Pour Clémence Demay, le juge a une marge de manœuvre, et ce malgré la jurisprudence rendue par le Tribunal administratif fédéral concernant l’action des «joueurs de tennis» à Credit Suisse. «L’état de nécessité est difficile à invoquer après cette décision, mais les enjeux de liberté d’expression et de manifestation sont des arguments importants. Rien n’empêche qu’une jurisprudence soit affinée. Et ce jugement du Tribunal fédéral est contesté à la Cour européenne des droits de l’homme (CEDH). Des possibilités existent pour faire évoluer le droit, mais cela nécessite un travail argumentatif qui n’est pas dans la culture des tribunaux suisses.

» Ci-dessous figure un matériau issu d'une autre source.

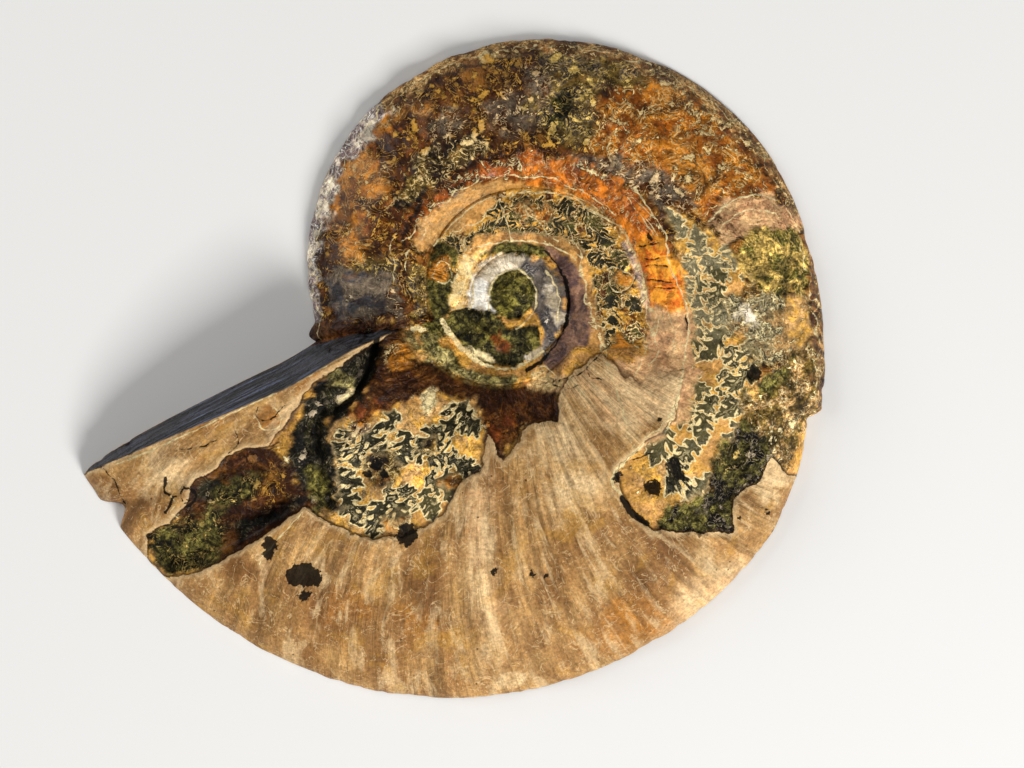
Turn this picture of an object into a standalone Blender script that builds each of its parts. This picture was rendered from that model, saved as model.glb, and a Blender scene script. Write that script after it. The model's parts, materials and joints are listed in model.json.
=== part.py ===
"""Half of an ammonite fossil, sawn in the plane of its coil and lying on the sawn face.

It is one piece of stone, so it is one solid: a flat cut below, and above it the coiled flank
with its umbilicus, the ledge where the outer shell layer is worn through, and the sloping end
of the last turn.

Places are worked out in millimetres in polar form about the middle of the coil. The angle is
in degrees and grows with the shell, clockwise as seen from above, from 0 on the -X side.
"""

import bmesh
import bpy
import numpy as np
from mathutils import Vector, noise

MM = 0.001

# The coil. Every turn is GROWTH times as wide as the one before it.
GROWTH = 2.41
RADIUS_AT_ZERO = 32.6  # the last turn's rim at angle 0
START_ANGLE = -13.0  # where the last turn comes out from under its own end
RIM_ANGLE = 337.4  # where the last turn ends
CHIP = (200.0, 222.0, 2.3)  # the rim is chipped from here to here, and how deep at first
SWELLS = (  # angle, half width in degrees, and how far the rim stands out there
    (60.0, 60.0, 0.5),
    (178.0, 38.0, -1.5),
    (290.0, 45.0, 0.8),
    (331.6, 2.4, -2.6),
    (-11.0, 4.0, 1.5),
)

# The seams between turns, as shares of the last turn's radius at the same angle.
OUTER_SEAM = 0.42
BAND_EDGE = 0.54  # the outer edge of the shell band round the umbilicus
BULGE_ANGLE, BULGE_HALF_WIDTH, BULGE = -728.0, 75.0, 0.2  # an early turn is a little fat here
CHAMBER_SEAM = 0.225  # the living chamber overlaps the turn inside it down to here
CHAMBER_START, CHAMBER_FULL = 198.0, 222.0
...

Reste que ces procès font beaucoup parler et sensibilisent au sein même du système judiciaire.»


Zad en procès

Au moment du bouclage de ce journal lundi, le procès de cinq zadistes du Mormont débutait au Tribunal de La Côte, avec, en marge des conférences, des ateliers, des pièces de théâtre et des manifestations. Les condamnations à l’encontre des militants qui ont fait appel sont lourdes: plusieurs mois de prison ferme. «Preuve de l’acharnement de la justice contre les personnes qui dénoncent l’injustice des multinationales qui sapent notre patrimoine et détruisent la Terre», estime le collectif de soutien Zad de la Colline. «La justice vaudoise par l’intermédiaire du procureur Eric Cottier, continue de poursuivre avec acharnement les activistes, démontrant la volonté de l’Etat de détruire toute voix alternative.» A Zurich, en effet, la condamnation d’un zadiste a été classée sans suite. Trois rapporteurs de l’ONU ont aussi fait part de leur préoccupation et rappelé que la désobéissance civile est protégée par le droit international. Un collectif d’avocats appelle pour sa part à l’amnistie.